"We'll get you back down to remission. I promise," my oncologist told me last week. I'd had to leave the exam room, I was so devastated by the news that cancer was rearing its ugly head again. After I composed myself, when I came back in, his words encouraged me. They planted that seed of hope I needed on an otherwise pretty uncertain day.
As I write this blog, and maybe more importantly my book, I often wonder how I'll wrap it up, what the ending will be. I'd really been hoping I could end it on my clean scan last week (followed by another and then another). But I guess my ending's a little further off, and you'll have to bear with me from week to week just a little bit longer, until that series of clean scans does come along. Thanks for sticking around with me for this roller coaster ride.
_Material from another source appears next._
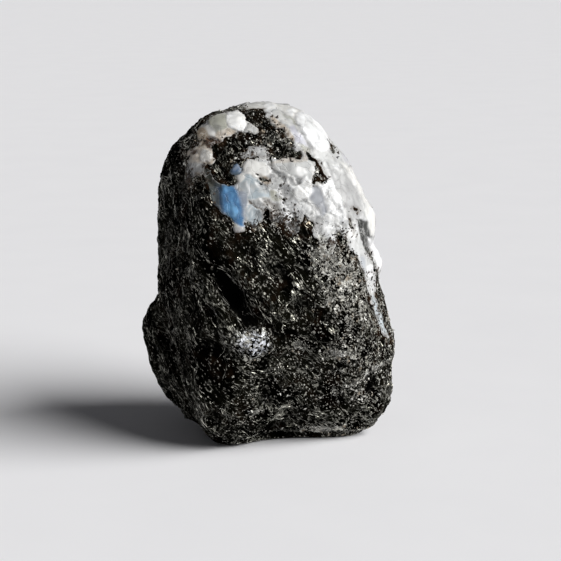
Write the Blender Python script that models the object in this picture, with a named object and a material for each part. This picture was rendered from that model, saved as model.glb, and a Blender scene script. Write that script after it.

Over the last week, a number of people have asked me a version of this question: I thought your scan in January was clean--how is the cancer back again? The best I can explain it is that as sensitive as these scans are, they cannot see every cell. A couple of cells went under the radar. It's not until they regroup, divide, grow to a certain size, that they can be seen by current technology. And unfortunately, it's not uncommon for breast cancer to lay dormant for years before cropping up again. In my case, it just happens to be months rather than years.
The aggressiveness of my cancer is a double-edged sword. On the one hand, it is--as one doctor put it--like cancer on crack. I will have to monitor it closely for the rest of my life. But this isn't new news, and I've (mostly) adjusted to what it means to live with a chronic illness. On the other hand, the cracked-out nature of this cancer means it responds very well to chemo, eats it up like Pac-Man chasing after those little pellets. It's what has allowed me to get down to No Evidence of Disease twice already.
Today, I started on the miracle drug that will get me back to NED. Because it's a new drug for me, it was administered slowly, over ninety minutes, followed by ninety minutes of monitoring to see if I would have any adverse reactions. I didn't, unless you count the fact that it's 12:48 a.m. and I still cannot sleep because of the damn steroids. Any side effects will likely strike this weekend.
Toward the end of my treatment today, a young couple walked in with their 3-month-old son. The dad had been diagnosed with Stage 4 lymphoma three weeks before their son was born. I remember seeing them in January, when I was finishing up my last treatment and he was just starting his. She was nine months pregnant then, and he and I had exchanged half-smiles and a knowing nod--like, 'weird being the youngest ones here, isn't it?'
Today they came into the infusion room, proud to show off their son. All the nurses were oohing and aahing, and my eyes filled up with tears. I couldn't help it. It brought back a flood of memories to when Quinn was that size, and I was starting down this crazy cancer road myself.
The dad brought his son straight over and handed him to me, as if he could tell I needed it. Who doesn't need fat baby thighs and a little spit up on occasion? Instant mood-booster, trust me. We all chatted for awhile, and he said his latest scans are very promising. His words encouraged me. They planted that seed of hope I needed on an otherwise pretty uncertain day.